España perdió sus colonias de forma traumática a principios del siglo XIX tras feroces guerras coloniales en las que nos enfrentamos y perdimos con los tataranietos de los colonizadores españoles, mientras que Portugal entregó sus colonias sin resistencia tras haber ganado la guerra a las guerrillas apoyadas por los rusos y cubanos para permitir al Gobierno de la Revolución de los Claveles, plagado de oficiales marxistas, congraciarse con sus amos soviéticos. Ello provocó un éxodo masivo de familias portuguesas (algunas con quinientos años de tradición a sus espaldas) que tuvieron que abandonar sus posesiones y cambiar de vida en cuestión de pocos meses, provocando el fenómeno de los retornados, un millón de almas con difícil acomodo en un país que contaba con apenas siete millones de habitantes en ese momento.

A vueltas con sus imperios de ultramar, españoles y portugueses tuvieron que conformarse con adoptar un papel subsidiario en el curso de la historia contemporánea, superados con creces por los países anglosajones, que tuvieron más inteligencia y las tripas más asentadas a la hora de lidiar con antiguas colonias convertidas en enemigos y después en grandes aliados estratégicos sin apenas solución de continuidad. Lo increíble de la historia de españoles y portugueses es cómo su incapacidad para entenderse entre ellos por si mismos (cuando empecé a viajar a Portugal a finales de los noventa, el personal de los hoteles solo entendían y hablaban francés e inglés, no español), se convirtió en cercanía, facilidades y estrechamiento de relaciones económicas, políticas y culturales con el acceso simultáneo a membresía de la Unión Europea.

Parece mentira, pero tuvimos que esperar siglos a que un maestro de ceremonias ajeno a ambos países celebrara por fin la unión que tantos anhelaron a lo largo de la historia. Porque siempre hubo portugueses favorables al reencuentro definitivo con España para encontrar la fuerza que ambos habían perdido al separarse, menos en número que españoles que deseaban lo mismo, no fuera a confirmarse los temores de nuestros vecinos frente a la invasión de nuestra parte. De hecho, uno de los primeros libros que compré en Portugal se titulaba A invasao, que contaba cómo los bancos y grandes empresas españolas se reunían una vez al mes en un edificio del Paseo de la Castellana con el fin de repartirse el poder en Portugal y controlar su sistema financiero y económico.

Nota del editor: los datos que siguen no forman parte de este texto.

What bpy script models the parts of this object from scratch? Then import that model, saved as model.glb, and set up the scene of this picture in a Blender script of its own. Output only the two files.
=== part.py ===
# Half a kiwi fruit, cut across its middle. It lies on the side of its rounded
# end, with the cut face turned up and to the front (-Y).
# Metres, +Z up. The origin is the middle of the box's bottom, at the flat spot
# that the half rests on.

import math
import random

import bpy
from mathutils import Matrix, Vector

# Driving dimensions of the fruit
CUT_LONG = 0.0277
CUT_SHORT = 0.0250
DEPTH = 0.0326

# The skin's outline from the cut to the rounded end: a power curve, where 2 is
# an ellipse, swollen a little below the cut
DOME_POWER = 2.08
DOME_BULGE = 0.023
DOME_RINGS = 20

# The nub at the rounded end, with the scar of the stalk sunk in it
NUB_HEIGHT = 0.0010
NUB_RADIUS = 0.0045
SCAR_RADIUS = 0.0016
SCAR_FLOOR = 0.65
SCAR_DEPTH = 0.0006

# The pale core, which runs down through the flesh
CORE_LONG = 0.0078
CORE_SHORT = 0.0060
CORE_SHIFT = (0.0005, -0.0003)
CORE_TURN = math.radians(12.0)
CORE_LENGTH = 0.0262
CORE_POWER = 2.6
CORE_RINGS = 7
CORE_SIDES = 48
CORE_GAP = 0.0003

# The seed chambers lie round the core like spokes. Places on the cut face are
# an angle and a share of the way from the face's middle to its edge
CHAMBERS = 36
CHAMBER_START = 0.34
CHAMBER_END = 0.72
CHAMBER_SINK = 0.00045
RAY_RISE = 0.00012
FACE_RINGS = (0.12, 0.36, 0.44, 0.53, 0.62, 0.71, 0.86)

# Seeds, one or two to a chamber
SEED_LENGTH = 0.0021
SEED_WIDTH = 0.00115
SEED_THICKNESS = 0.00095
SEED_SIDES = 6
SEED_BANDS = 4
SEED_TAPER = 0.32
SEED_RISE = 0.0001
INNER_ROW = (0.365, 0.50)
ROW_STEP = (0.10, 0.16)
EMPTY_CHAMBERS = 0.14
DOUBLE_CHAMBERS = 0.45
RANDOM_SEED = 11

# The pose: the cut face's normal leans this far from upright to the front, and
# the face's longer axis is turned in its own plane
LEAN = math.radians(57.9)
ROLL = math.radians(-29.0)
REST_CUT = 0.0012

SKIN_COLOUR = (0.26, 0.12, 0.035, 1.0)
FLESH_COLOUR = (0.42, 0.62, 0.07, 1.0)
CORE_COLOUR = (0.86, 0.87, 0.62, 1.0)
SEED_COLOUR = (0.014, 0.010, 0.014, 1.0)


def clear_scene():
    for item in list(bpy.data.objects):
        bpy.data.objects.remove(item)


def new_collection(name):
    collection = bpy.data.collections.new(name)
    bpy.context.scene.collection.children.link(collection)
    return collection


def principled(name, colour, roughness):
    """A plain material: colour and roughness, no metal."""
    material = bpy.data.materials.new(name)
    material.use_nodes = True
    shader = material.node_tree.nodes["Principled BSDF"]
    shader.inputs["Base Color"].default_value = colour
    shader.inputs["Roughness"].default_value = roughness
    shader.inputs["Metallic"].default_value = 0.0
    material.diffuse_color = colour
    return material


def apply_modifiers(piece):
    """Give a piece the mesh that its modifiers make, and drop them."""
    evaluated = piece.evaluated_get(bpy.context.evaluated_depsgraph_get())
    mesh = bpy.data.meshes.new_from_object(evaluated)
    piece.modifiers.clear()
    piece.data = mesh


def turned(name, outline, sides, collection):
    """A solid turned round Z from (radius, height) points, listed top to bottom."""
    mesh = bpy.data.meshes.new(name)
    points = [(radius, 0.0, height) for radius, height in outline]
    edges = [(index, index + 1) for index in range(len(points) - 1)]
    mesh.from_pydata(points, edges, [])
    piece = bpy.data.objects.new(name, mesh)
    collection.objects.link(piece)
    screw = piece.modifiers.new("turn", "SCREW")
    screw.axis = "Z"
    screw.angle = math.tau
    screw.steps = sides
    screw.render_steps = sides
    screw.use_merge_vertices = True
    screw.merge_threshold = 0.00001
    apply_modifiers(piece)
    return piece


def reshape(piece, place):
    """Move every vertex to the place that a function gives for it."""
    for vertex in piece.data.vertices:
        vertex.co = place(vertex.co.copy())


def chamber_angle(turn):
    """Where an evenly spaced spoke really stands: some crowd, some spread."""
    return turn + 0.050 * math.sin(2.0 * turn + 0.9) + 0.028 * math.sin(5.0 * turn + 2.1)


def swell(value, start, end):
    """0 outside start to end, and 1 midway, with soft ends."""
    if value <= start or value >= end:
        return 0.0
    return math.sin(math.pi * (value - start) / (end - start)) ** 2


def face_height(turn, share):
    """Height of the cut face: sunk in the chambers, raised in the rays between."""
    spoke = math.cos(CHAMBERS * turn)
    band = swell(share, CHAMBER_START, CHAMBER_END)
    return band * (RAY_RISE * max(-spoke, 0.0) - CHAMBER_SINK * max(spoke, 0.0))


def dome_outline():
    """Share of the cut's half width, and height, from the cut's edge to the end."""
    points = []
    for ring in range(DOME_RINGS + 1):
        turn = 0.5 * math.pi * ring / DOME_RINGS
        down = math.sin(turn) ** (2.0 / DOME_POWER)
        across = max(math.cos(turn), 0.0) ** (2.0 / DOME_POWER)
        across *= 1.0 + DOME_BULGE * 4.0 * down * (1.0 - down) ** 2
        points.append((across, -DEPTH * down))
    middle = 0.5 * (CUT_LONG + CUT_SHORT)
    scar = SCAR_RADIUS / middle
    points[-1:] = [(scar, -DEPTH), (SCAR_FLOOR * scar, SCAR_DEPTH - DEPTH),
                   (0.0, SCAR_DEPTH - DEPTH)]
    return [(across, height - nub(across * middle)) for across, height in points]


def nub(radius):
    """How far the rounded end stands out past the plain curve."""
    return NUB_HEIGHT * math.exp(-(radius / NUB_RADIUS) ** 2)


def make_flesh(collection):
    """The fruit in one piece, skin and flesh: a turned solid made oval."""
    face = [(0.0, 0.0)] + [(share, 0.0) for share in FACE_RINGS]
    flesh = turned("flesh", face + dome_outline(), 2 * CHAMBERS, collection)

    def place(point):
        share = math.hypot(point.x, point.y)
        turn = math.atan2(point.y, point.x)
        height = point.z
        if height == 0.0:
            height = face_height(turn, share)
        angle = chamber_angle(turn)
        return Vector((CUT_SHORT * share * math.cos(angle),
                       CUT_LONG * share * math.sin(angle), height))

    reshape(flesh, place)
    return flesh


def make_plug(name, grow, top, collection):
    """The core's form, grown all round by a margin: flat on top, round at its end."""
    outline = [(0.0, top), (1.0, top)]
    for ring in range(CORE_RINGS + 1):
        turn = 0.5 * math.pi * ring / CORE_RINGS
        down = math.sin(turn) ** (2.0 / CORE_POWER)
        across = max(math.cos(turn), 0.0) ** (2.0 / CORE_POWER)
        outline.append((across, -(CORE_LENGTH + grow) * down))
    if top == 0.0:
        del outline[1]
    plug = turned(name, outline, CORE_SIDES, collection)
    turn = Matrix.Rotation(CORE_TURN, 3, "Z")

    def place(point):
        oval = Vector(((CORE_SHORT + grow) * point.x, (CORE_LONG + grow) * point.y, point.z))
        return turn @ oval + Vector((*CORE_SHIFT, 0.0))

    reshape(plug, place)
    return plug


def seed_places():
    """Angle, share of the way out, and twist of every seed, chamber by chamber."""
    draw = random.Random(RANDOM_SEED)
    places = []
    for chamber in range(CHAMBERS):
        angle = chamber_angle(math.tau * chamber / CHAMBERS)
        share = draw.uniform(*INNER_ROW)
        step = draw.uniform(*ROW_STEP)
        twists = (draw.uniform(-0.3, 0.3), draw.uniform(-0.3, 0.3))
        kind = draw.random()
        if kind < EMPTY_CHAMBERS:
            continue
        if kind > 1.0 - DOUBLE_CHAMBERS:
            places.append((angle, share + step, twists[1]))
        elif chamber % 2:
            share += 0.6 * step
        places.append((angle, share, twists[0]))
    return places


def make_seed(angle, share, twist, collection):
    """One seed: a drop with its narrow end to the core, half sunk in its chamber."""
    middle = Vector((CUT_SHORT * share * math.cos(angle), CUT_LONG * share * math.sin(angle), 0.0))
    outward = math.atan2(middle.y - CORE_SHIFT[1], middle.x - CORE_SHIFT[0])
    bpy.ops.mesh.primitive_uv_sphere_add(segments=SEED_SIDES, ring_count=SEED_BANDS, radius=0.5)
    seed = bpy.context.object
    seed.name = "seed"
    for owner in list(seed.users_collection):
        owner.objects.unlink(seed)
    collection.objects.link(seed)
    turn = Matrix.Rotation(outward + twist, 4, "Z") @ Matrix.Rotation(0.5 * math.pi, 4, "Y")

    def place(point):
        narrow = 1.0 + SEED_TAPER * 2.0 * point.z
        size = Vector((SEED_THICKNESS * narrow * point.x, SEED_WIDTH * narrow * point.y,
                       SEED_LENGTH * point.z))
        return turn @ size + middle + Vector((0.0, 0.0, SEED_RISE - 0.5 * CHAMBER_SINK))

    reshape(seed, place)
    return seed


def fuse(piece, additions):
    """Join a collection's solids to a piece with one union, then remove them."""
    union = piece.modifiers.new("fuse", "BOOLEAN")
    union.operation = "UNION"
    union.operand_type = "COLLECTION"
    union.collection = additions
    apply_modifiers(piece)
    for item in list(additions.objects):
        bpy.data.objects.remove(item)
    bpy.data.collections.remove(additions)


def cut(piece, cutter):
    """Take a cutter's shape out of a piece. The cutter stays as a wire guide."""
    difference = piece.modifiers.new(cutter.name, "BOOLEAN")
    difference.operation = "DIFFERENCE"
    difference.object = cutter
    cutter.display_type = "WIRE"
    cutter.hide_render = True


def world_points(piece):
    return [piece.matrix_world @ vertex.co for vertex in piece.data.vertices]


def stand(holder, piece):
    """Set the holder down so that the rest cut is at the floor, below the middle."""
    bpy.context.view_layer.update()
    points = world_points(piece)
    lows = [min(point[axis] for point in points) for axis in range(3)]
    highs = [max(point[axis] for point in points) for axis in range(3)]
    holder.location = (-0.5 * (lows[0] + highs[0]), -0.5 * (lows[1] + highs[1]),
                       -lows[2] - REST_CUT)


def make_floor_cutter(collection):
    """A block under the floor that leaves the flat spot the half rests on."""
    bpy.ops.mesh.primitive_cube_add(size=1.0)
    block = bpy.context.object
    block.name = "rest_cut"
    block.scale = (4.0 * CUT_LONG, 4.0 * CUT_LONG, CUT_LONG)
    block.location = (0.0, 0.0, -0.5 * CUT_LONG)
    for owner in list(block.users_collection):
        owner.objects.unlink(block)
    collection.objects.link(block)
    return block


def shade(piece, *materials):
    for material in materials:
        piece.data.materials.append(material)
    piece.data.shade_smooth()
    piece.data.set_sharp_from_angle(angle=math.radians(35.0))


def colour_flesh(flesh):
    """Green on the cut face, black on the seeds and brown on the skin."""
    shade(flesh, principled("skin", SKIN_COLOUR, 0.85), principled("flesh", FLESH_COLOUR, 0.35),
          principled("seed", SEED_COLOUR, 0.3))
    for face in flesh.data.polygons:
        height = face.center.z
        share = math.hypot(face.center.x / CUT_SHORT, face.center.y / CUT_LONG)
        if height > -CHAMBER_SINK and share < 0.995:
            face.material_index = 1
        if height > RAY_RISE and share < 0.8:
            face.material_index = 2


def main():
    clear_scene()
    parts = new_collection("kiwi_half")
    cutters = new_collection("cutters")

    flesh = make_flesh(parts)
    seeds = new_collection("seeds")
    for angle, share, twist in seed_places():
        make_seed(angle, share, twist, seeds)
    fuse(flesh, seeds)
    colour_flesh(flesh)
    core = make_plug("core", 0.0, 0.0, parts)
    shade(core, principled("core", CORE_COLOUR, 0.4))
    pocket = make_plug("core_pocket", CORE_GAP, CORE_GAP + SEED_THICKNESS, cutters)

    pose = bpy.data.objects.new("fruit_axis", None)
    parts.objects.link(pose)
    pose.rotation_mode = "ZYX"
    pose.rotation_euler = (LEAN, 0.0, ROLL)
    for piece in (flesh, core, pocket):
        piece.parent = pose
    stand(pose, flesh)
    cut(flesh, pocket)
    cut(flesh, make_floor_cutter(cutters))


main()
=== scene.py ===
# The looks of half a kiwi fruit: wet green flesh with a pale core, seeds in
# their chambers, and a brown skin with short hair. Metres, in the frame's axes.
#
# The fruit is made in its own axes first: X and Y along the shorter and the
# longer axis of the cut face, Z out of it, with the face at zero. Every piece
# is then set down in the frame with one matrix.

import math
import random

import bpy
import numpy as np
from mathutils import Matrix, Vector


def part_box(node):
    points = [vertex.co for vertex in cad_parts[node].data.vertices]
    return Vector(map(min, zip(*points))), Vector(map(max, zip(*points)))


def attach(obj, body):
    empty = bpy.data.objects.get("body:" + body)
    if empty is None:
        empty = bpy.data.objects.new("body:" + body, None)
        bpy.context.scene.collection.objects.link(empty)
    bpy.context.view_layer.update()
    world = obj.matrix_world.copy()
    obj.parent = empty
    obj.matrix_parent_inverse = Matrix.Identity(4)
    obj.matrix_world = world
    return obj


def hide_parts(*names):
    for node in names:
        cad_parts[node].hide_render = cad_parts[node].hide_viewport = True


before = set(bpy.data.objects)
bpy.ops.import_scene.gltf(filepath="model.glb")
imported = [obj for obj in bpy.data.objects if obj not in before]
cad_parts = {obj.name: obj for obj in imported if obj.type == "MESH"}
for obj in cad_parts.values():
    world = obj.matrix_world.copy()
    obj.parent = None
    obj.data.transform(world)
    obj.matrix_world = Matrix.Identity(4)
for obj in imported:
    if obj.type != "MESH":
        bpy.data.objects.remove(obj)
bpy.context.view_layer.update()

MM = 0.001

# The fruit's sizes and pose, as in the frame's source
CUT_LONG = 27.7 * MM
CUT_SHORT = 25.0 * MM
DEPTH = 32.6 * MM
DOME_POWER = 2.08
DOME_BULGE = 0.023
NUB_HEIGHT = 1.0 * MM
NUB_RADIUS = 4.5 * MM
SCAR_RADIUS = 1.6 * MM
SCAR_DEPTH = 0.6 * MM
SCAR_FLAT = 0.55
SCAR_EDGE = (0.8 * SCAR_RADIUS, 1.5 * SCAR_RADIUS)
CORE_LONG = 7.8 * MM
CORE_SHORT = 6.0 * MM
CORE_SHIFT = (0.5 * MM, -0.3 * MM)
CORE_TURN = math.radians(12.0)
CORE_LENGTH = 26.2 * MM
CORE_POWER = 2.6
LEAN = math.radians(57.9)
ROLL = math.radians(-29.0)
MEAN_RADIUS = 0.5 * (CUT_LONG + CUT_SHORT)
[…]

Este amor y temor a lo español te lo encontrarás en muchas manifestaciones de la vida portuguesa. Por ejemplo, sigue siendo incomprensible que sea más fácil encontrar vino francés o italiano en sus restaurantes o bodegas que vino de Rioja o de Ribera de Duero. Aunque hay que reconocer que aquí tampoco conocemos sus excelentes variedades del Douro, del Dão o incluso del Alentejo. De Portugal merece la pena casi todo, aunque en el Algarve nos han copiado en parte lo peor del desarrollismo de la costa levantina española. Pero tanto la Costa Vicentina en el Alentejo, como Lisboa en el Centro y todo el norte de Portugal, sobre todo el interior, merecen la pena como joyas inexploradas.

Yo, por mi parte, seguiré con mis clases de portugués hasta que llegue el momento de retornar también a las tierras que tantas y tan entrañables satisfacciones me ha proporcionado en esta vida.